Clémence Bouchart : Dans l’étude en Côte d’Ivoire déjà citée, organisations sont allées interroger des hommes en détention préventive. À la question de savoir s’ils estimaient que leur affaire aurait dû être réglée autrement, 70 % ont estimé que oui. En creusant un peu, beaucoup invoquent une autre autorité que celle incarnée par l’État, qu’ils considèrent comme légitime : la chefferie de la communauté, le chef du village... Cela repose énormément sur le communautaire et le collectif.

Les personnes interrogées expriment aussi une préférence pour les règlements à l’amiable, via un échange ou la mise en place d’un espace de dialogue et de conciliation avec la victime ou ses proches pour demander pardon, suivant l’infraction.

Ces réponses sont complètement en opposition à l’isolement que la personne vit au cours d’une procédure pénale extrêmement longue avant même de voir un juge. Il y a une incompréhension générale du système. Beaucoup de personnes ne comprenaient même pas pourquoi elles étaient là puisque l’infraction avait été réglée depuis plusieurs années dans le village, la dette avait déjà été payée. Sauf que cette justice traditionnelle n’est pas reconnue par le Code de procédure pénale.

Tout cela génère beaucoup d’incompréhension et de méfiance envers un système de justice dans lequel les personnes ne se reconnaissent pas.

Michael Pauron : On parle beaucoup de Kanaky et de la condition des prisonniers politiques kanaks...

Clémence Bouchart : Sur l’île, la majorité des personnes jugées sont kanaks, alors que les magistrats viennent essentiellement de l’Hexagone pour une durée temporaire. Pour l’instant, il n’y a qu’une seule magistrate issue du peuple kanak, et il n’y a que deux avocats kanaks au barreau de Nouméa. Le système est blanc et pensé pour des Blancs. La justice est perçue comme blanche et coloniale. Le nombre de personnes kanaks ne fait que diminuer, mais le nombre de personnes incarcérées kanaks ne fait qu’augmenter.

Les condamnées sont par ailleurs déplacées vers des prisons du continent : on utilise les vieilles méthodes coloniales pour isoler des dizaines de militantes kanaks dans des prisons en France, à 17 000 kilomètres, pour, selon Eric Dupond-Moretti9, alors ministre de la Justice, « qu’il n’y ait pas de contamination des esprits les plus fragiles ». Beaucoup de jeunes Kanaks sont transférées sans préventive.

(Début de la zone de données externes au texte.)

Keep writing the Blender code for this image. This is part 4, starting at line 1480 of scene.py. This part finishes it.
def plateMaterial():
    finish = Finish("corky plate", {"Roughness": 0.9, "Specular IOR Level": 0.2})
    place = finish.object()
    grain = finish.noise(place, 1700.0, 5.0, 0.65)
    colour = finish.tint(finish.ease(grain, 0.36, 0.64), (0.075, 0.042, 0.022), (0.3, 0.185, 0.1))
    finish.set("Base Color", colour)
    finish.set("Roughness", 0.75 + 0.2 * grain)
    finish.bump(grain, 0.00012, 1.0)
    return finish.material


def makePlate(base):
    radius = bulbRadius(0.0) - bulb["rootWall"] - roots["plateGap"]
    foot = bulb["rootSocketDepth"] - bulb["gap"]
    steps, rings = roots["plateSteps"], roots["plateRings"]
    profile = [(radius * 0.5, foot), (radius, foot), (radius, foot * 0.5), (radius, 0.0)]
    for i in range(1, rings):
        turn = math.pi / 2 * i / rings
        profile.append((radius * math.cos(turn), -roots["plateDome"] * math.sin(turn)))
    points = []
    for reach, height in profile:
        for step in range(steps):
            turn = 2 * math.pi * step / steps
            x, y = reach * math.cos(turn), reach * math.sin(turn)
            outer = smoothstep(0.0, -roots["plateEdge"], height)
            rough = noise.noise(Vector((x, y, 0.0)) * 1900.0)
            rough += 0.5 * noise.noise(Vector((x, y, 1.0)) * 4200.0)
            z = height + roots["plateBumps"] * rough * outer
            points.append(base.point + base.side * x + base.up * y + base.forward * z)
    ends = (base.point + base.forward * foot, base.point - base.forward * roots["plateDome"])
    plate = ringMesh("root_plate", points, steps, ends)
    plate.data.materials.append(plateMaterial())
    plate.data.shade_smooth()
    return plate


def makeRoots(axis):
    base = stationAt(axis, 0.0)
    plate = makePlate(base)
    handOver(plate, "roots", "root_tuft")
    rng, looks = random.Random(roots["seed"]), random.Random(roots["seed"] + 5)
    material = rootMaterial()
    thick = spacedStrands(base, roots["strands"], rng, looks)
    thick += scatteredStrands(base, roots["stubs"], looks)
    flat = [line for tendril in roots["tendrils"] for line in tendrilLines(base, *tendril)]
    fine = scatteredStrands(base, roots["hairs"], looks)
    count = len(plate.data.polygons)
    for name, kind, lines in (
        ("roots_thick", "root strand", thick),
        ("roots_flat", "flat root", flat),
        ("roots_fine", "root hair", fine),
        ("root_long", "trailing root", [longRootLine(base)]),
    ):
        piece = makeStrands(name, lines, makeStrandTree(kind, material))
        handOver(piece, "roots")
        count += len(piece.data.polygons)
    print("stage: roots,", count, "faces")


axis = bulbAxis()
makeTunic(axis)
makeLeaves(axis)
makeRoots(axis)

Ceux qui se retrouvent sous contrôle judiciaire doivent le passer en France continentale pendant une période qui peut varier de dix-huit à vingt-quatre mois. Et, bien entendu, l’État ne leur paiera pas le billet retour.

La criminologue canadienne Mylène Jaccoud indique10 que le système judiciaire continuera d’être perçu par les communautés autochtones comme illégitime aussi longtemps que le droit continuera d’être un “outil de dépossession et de démantèlement des sociétés autochtones” et non un “instrument de soutien pour l’émancipation des peuples autochtones”.

1Nations unies en RD Congo, «  Tentative d’évasion à la Prison Centrale de Makala à Kinshasa, UNFPA se déploie  », 17 octobre 2024.

2Penal Reform International and the Thailand Institute of Justice, «  Global Prison Trends 2025  », disponible ici.

3Marie-Julie Bernard, Bénédicte Fischer, L’État ivoirien à l’épreuve de la détention préventive. Regards croisés sur l’internationalisation des réformes pénales, L’Harmattan, 2022.

4Ancien avocat général, auteur de Une véritable justice équitable, décolonisée, par et pour les peuples autochtones, Presses de l’Université de Laval, 2023.

5Patrick Gathara, «  Settler Colonialism : The Root of Kenya’s Brutal Penal System  », The Elephant, 20 août 2020.

6Sociologue, Roberson Edouard est notamment l’auteur de Violences et ordre social en Haïti, essai sur le vivre-ensemble dans une société postcoloniale, Les Presses de l’Université du Québec, 2013.

7Sur «  la criminalisation de la pauvreté  », voir «  La campagne pour décriminaliser la pauvreté  » menée par plusieurs organisations de défense des droits humains, ici.

8Okia Arnold ACHOU (Acat Côte d’Ivoire), Marie-Julie BERNARD (Cerdap2), Bénédicte FISCHER (Cerdap2), Lionel GRASSY (Fiacat/Cerdap2), «  Présumée innocente, étude sur la détention préventive en Côte d’Ivoire  », janvier 2020, disponible en PDF ici.

9Odile Macchi, «  Nouvelle Calédonie : Expédiés à l’autre bout du monde du jour au lendemain  », Dedans Dehors n°125, décembre 2024, mis en ligne en avril 2025.

10Mylène Jaccoud, «  Entre méfiance et défiance : les autochtones et la justice pénale au Canada  », Les Cahiers de droit, mars 2020. Disponible en en PDF ici.